Supplied material:
* BEGIN *

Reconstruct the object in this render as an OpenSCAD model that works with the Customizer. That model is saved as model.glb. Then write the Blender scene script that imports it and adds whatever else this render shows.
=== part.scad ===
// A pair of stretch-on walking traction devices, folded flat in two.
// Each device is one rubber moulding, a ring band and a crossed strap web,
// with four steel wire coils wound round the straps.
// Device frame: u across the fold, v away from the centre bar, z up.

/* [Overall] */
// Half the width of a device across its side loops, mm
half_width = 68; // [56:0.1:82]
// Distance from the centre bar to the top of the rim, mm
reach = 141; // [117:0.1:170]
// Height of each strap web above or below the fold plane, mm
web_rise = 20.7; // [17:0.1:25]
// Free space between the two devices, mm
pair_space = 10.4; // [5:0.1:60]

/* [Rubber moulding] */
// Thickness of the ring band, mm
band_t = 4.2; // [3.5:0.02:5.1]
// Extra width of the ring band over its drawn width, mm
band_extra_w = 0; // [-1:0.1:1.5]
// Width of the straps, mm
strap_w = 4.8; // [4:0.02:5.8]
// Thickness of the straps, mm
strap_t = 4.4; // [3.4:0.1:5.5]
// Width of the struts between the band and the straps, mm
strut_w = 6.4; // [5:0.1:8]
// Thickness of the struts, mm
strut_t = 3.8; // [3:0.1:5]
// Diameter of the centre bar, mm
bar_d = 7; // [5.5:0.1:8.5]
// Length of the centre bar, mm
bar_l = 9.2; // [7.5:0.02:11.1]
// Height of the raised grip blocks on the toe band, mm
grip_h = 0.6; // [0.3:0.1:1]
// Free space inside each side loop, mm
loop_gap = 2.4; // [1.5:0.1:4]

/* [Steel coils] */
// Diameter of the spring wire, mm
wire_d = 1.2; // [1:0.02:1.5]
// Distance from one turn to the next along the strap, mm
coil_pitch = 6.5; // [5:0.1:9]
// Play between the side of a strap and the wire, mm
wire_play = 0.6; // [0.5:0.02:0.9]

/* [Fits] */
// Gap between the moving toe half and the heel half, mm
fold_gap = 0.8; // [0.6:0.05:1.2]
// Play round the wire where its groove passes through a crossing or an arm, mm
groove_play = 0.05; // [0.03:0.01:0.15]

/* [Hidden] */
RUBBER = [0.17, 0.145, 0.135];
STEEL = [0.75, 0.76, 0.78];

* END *

Exercise directions: Print exactly, and only, the lines beginning at the top of the listing and ending at the line with "centre bar, z up.".

Finished task:
Reconstruct the object in this render as an OpenSCAD model that works with the Customizer. That model is saved as model.glb. Then write the Blender scene script that imports it and adds whatever else this render shows.
=== part.scad ===
// A pair of stretch-on walking traction devices, folded flat in two.
// Each device is one rubber moulding, a ring band and a crossed strap web,
// with four steel wire coils wound round the straps.
// Device frame: u across the fold, v away from the centre bar, z up.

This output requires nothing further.